Since the Child Care NEXT initiative cohort was announced in the summer of 2021, state coalitions have been making foundational progress on their coalitions and transformation plans. This work is about building a large, durable constituency for child care in a state, so much of the early work is on building a coalition infrastructure that aligns with the core principles and collective power milestones of the initiative.

As state teams convened for a cohort gathering and workshop this spring, their clear visions for transformative change had come into focus.

Child Care NEXT asked coalitions to develop a long-term, ambitious vision for change in their states’ child care systems and use that “North Star” to anchor their advocacy, rather than setting incremental annual goals that are constrained by current political and fiscal realities.
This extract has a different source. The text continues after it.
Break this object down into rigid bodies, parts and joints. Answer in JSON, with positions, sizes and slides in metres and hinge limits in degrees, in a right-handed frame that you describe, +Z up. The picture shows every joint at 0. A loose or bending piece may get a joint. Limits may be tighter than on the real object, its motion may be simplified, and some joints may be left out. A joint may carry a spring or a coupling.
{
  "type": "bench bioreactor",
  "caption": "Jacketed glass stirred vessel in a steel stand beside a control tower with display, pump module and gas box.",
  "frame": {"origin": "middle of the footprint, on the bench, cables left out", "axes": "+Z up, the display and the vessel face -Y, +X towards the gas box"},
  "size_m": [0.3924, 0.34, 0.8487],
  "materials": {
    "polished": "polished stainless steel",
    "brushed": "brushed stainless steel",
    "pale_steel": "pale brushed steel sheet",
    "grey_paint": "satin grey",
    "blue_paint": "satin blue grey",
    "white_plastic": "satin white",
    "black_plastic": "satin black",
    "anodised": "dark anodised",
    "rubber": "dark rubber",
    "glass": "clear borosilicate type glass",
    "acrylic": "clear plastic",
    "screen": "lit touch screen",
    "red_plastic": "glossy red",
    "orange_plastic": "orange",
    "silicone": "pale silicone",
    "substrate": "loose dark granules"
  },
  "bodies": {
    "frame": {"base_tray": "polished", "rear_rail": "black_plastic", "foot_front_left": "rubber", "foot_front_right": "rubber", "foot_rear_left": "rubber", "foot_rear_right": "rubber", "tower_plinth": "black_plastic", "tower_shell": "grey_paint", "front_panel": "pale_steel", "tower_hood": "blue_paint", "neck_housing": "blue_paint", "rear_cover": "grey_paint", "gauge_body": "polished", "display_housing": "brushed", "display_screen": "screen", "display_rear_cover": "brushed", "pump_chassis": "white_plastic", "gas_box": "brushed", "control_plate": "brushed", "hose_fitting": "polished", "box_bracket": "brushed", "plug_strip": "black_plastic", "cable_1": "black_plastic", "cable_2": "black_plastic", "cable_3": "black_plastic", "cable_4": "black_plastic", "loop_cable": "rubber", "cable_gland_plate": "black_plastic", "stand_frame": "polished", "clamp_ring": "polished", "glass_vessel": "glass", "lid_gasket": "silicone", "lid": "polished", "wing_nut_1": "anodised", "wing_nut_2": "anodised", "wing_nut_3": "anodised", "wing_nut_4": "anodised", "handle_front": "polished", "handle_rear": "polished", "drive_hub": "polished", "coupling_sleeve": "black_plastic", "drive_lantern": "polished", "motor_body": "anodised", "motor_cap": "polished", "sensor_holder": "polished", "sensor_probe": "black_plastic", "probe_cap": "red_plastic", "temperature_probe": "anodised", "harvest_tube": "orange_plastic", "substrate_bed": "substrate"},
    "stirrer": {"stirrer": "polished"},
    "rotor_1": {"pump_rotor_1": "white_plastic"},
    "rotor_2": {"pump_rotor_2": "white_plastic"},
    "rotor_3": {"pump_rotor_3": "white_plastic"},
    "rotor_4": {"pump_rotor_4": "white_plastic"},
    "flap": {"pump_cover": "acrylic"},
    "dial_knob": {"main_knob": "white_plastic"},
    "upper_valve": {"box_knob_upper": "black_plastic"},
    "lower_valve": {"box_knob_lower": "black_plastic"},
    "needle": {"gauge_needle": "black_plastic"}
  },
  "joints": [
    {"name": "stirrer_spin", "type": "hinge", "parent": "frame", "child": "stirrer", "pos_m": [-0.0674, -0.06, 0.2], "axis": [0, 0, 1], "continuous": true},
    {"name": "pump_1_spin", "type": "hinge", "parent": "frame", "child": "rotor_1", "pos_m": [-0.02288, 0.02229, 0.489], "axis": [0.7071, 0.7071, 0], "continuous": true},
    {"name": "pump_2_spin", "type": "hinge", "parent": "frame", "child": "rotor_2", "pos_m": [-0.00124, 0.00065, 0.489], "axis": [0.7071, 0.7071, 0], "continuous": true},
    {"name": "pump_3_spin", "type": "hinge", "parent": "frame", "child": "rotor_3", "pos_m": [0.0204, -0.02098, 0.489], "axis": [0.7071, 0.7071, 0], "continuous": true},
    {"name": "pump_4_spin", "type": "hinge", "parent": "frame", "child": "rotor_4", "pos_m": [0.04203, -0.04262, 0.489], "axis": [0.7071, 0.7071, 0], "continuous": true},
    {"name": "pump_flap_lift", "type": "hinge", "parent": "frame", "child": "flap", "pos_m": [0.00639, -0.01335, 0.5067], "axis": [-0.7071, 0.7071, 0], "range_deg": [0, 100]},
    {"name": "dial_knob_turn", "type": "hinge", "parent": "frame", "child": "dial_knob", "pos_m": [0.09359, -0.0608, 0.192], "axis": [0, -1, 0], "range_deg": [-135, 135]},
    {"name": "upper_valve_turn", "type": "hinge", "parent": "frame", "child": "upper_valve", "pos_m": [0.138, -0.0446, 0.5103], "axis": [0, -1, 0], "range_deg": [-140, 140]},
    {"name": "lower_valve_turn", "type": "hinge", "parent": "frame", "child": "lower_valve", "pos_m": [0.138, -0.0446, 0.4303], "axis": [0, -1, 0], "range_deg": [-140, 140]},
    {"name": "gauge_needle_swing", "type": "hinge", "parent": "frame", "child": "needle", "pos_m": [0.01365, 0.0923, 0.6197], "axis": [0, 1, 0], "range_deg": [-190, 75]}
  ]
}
While there is some variation among the six states, across the coalitions, their visions include the following elements: 

    • Child care that is universally accessible and affordable to families. 
    • A diverse workforce that is compensated equitably and effectively serves children and families.
    • A system that is supported by sustainable and robust public funding.
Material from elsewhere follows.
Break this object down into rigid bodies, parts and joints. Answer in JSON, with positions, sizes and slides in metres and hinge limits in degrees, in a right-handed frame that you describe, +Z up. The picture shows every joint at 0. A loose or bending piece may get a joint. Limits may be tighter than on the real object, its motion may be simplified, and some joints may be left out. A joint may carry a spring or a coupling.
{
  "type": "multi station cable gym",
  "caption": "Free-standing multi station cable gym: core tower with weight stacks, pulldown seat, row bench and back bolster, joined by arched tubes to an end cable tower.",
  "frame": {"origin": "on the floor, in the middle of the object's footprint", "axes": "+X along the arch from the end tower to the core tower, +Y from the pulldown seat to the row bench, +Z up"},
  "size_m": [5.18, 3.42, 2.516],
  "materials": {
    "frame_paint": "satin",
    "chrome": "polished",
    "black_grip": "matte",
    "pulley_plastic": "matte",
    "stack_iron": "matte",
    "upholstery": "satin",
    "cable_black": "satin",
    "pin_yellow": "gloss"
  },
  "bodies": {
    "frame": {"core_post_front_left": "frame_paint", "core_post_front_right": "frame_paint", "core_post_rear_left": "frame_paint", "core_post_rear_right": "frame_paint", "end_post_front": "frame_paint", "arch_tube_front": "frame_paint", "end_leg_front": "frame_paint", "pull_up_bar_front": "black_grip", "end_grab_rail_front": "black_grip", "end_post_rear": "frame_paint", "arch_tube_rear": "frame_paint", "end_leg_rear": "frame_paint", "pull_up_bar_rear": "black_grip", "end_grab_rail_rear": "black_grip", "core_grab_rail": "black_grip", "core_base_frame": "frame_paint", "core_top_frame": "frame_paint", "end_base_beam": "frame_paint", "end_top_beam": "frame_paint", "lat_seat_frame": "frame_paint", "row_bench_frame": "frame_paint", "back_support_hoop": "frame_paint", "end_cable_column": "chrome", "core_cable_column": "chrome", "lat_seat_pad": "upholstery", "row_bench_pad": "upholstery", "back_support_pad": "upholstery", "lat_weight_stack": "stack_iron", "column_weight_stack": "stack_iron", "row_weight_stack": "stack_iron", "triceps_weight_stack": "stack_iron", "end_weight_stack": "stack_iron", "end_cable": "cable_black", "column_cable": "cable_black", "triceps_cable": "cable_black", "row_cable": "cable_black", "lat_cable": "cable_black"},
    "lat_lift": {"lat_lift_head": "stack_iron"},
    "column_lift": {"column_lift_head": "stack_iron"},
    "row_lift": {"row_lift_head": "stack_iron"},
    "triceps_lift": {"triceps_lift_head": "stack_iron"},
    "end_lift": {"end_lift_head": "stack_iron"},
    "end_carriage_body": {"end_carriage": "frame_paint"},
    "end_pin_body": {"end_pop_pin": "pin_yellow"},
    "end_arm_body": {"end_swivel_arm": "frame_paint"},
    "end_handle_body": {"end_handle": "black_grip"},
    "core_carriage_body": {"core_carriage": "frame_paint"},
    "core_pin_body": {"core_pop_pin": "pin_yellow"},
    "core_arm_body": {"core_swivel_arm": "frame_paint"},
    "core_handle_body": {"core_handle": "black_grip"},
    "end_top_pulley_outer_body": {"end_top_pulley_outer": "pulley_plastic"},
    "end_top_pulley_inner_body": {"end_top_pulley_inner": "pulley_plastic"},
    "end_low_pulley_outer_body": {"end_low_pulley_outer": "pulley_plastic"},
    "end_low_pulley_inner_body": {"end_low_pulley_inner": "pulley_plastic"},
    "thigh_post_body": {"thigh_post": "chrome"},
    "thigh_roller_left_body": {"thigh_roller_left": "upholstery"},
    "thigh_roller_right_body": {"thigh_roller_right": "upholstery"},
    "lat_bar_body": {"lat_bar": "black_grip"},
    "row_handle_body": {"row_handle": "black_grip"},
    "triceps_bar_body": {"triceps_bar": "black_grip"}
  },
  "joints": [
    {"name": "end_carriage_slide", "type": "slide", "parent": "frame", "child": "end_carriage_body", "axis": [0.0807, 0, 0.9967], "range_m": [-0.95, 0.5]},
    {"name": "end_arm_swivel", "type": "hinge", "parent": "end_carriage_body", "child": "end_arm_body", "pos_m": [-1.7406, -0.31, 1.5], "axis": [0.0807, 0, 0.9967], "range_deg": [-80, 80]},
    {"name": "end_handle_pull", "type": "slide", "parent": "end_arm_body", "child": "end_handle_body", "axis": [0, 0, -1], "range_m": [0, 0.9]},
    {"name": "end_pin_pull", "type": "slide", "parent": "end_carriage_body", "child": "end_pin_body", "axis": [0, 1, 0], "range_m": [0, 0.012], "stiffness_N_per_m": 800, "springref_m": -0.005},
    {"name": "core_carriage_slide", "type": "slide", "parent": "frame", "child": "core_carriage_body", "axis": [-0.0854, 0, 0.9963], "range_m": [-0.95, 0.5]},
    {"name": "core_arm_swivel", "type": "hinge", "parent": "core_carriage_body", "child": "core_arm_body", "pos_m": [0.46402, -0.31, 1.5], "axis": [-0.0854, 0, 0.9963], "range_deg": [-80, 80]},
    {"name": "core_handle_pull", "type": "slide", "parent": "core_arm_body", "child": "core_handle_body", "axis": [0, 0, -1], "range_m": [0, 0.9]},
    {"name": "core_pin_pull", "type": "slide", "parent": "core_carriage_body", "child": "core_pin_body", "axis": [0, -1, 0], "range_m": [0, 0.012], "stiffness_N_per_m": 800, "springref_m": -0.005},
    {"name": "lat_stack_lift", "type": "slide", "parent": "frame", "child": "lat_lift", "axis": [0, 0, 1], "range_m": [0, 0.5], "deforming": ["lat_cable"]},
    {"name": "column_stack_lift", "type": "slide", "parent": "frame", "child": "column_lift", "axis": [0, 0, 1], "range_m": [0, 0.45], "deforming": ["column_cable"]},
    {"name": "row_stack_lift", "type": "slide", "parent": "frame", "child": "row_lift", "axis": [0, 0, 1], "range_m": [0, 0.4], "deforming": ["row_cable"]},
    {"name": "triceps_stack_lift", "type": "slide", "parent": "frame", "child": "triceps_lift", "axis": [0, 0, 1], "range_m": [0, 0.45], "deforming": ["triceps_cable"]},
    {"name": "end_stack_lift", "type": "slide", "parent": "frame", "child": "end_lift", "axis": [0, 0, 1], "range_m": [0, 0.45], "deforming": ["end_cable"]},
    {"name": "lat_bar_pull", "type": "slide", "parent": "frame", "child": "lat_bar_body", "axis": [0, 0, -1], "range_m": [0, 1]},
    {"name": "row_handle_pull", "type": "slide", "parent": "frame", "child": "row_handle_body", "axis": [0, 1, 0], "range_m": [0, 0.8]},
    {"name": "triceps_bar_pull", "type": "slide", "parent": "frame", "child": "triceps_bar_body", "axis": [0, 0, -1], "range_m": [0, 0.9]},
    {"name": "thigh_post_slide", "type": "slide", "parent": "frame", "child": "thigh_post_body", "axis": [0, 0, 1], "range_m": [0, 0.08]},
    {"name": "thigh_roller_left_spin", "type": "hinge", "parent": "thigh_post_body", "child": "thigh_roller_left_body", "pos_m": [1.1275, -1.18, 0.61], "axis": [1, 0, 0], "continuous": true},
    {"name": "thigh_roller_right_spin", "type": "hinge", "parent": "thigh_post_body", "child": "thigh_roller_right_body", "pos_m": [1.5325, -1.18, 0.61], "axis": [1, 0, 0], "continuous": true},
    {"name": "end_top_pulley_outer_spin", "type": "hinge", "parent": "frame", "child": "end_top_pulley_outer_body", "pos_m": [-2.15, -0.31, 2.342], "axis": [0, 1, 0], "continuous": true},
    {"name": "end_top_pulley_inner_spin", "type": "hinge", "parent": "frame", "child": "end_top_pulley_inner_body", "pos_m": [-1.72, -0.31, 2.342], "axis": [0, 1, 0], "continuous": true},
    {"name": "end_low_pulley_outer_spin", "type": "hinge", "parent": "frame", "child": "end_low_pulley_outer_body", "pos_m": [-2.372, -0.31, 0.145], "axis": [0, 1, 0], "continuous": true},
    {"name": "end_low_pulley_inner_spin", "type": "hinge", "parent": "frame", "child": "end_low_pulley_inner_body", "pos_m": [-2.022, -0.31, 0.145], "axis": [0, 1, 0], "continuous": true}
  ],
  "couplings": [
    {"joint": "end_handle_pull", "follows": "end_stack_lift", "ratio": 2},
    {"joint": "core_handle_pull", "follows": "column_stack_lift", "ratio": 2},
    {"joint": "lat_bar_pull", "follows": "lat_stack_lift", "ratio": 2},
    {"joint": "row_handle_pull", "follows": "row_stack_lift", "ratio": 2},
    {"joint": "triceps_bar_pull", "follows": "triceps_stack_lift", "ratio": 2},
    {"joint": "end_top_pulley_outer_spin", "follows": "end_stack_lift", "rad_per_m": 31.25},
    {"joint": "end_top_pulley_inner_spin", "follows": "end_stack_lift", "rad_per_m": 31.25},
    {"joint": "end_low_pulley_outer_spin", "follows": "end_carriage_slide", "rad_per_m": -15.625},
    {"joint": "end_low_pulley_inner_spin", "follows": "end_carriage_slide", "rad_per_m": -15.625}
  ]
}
With a coalition of diverse grassroots leaders, parents, and educators at the center, New York’s Empire State Campaign for Child Care, for example, is working toward a completely reimagined child care system where public funding provides all families access to quality and culturally responsive care, regardless of income, immigration status, and work requirements.

Early childhood educators and providers will be paid equitably and adequately, on par with their public school counterparts. By communicating this vision publicly and loudly, the campaign is changing the narrative about child care and the scale of investments needed. 

As the president and CEO of the Business Council of New York State co-wrote in an op-ed: 

 

“Our elected officials must make the clear commitment to fund universal child care through the general fund. Child care needs to be viewed in the same way as education. It should simply be a general fund obligation as part of an overall education budget.”

 

The state’s second iteration of the Governor’s Child Care Availability Task Force is charged with developing a framework for a phased-in rollout of universal child care.

All six Child Care NEXT state coalitions are turning their collective visions into a clear, bold policy goal that has been collectively developed and will be collectively pursued.